Ok, so the series isn’t entirely historically accurate; the Germans were more anti-Semitic, the Polish less anti-Semitic and 99,999% of the Semites were not able to hack their way through the floor of a boxcar on its way to one of the many concentration camps, much less join a group of Polish partisans. But the overarching message of Unsere Mütter, unsere Väter - that many ordinary Germans weren’t able to escape participating in the atrocities, that it wasn’t just the SS and the fanatics of the Nazi Party who did all the dirty work - that message clearly hit home (and a nerve), causing a shock wave in Germany even almost 70 years after the end of the war.

Were German soldiers really so brutal?” Germany’s largest tabloid, Bild, asked after the episode that showed a Wehrmacht unit executing civilians in revenge for a partisan attack.

In her 1963 book Eichmann in Jerusalem: A Report on the Banality of Evil, the German philosopher Hannah Arendt held that Adolf Eichmann - one of the foremost organizers of the Holocaust, who was captured by the Israeli intelligence service Mossad in 1960 and subsequently tried, convicted and executed in Israel - was not primarily driven by anti-Semitism or hatred, but rather by careerism and obedience. According to Arendt, who followed Eichmann’s trial, Eichmann was “neither perverted nor sadistic but terribly and terrifyingly normal.”, and did the things he did because of his “quite authentic inability to think”. In other words, because he was stupid.

Though shocking at the time, Arendt’s observation that Eichmann was not a monster - as so many had wanted to believe - but just a normal guy, stopped short of admitting there was an Eichmann in all of us, by labeling the real Eichmann a shallow buffoon incapable of thinking for himself.

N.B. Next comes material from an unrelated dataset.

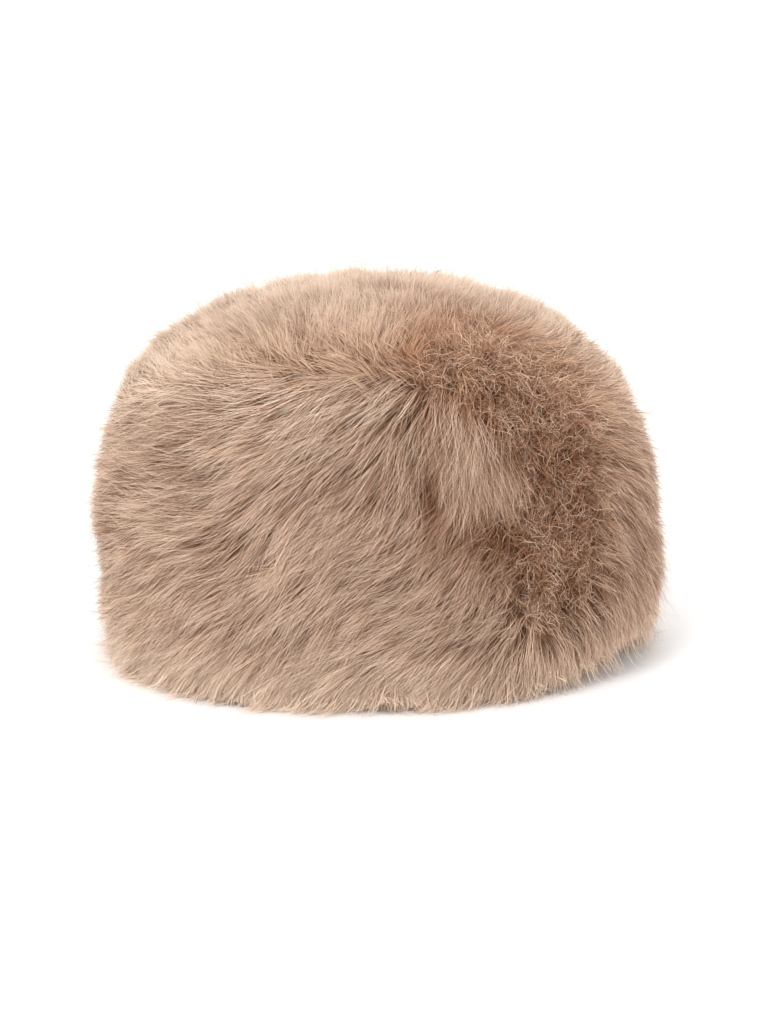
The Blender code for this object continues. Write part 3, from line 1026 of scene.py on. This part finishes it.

Generation War takes Arendt’s main point - that evil is often committed by normal, albeit simpleminded people - one step further, arguing they were also committed by intelligent normal people who were not overly ambitious or predispositioned towards obedience. Why? Was it their time in the Hitlerjugend, that brainwashed them, together with a hefty daily dose of propaganda at school, in the newspapers and on the radio? Was it perhaps a combination of specific German character traits?

No. They were just trying to survive.

I have to admit I felt sympathy for the two brothers when they had to shoot a captured prisoner from point blank range, one a Russian soldier, the other a local girl who possibly played a role in a bombing. I felt sympathy, because I knew it could have been me. It could have been me holding the gun. It could have also been me standing in front of it, but the human reality is such that there are far more of us trying to survive than there are trying to resist. Most of us do what we’re told. We prefer to do nothing, but if we are told to point and shoot, we do just that.

Think that’s ridiculous? Well, have you ever seen someone being beaten up, doing nothing? Ever seen a beggar sit shaking on a bench in the middle of a freezing winter, doing nothing? Ever learned your government was in the process of passing a law that you knew would fundamentally infringe on other people’s civil rights or your own, doing nothing?

Me too.

The reality is that most of us can be turned into monsters far easier than we would like to believe. An especially uncomfortable truth for many German sons and daughters who up to Unsere Mütter, unsere Väter had always thought their parents had lived through the war morally unscathed, since they had been neither in the Nazi Party nor in the SS.

But even though it happened to them, let’s not lull ourselves to sleep thinking it is also limited to them. Because the banality of evil lives in us all, just waiting to be called to duty.




1 Nicolas Büchse, Stefan Schmitz und Matthias Weber, Stern, Das gespaltene Urteil der Historiker. 23 March 2013.

2 Jennifer Nathalie Pyka, Jüdische Allgemeine, Opferneid als Dreiteiler. 21 March 2013.

3 Interestingly, the prisoners are not identified as Jews. They don’t say a word and aren’t wearing a yellow star. One of the Polish partisans says that “most of them are Jews” and that “Jews are just as bad as communists and Russians. Better dead than alive”. I think it is safe to say the writers cut corners here for the sake of the story (giving Viktor a reason to reveal himself as being Jewish by having him open the boxcar doors) because even the most ruthless, anti-Semitic combatants would make a little effort to find out if there were any ‘friendlies’ in the boxcars.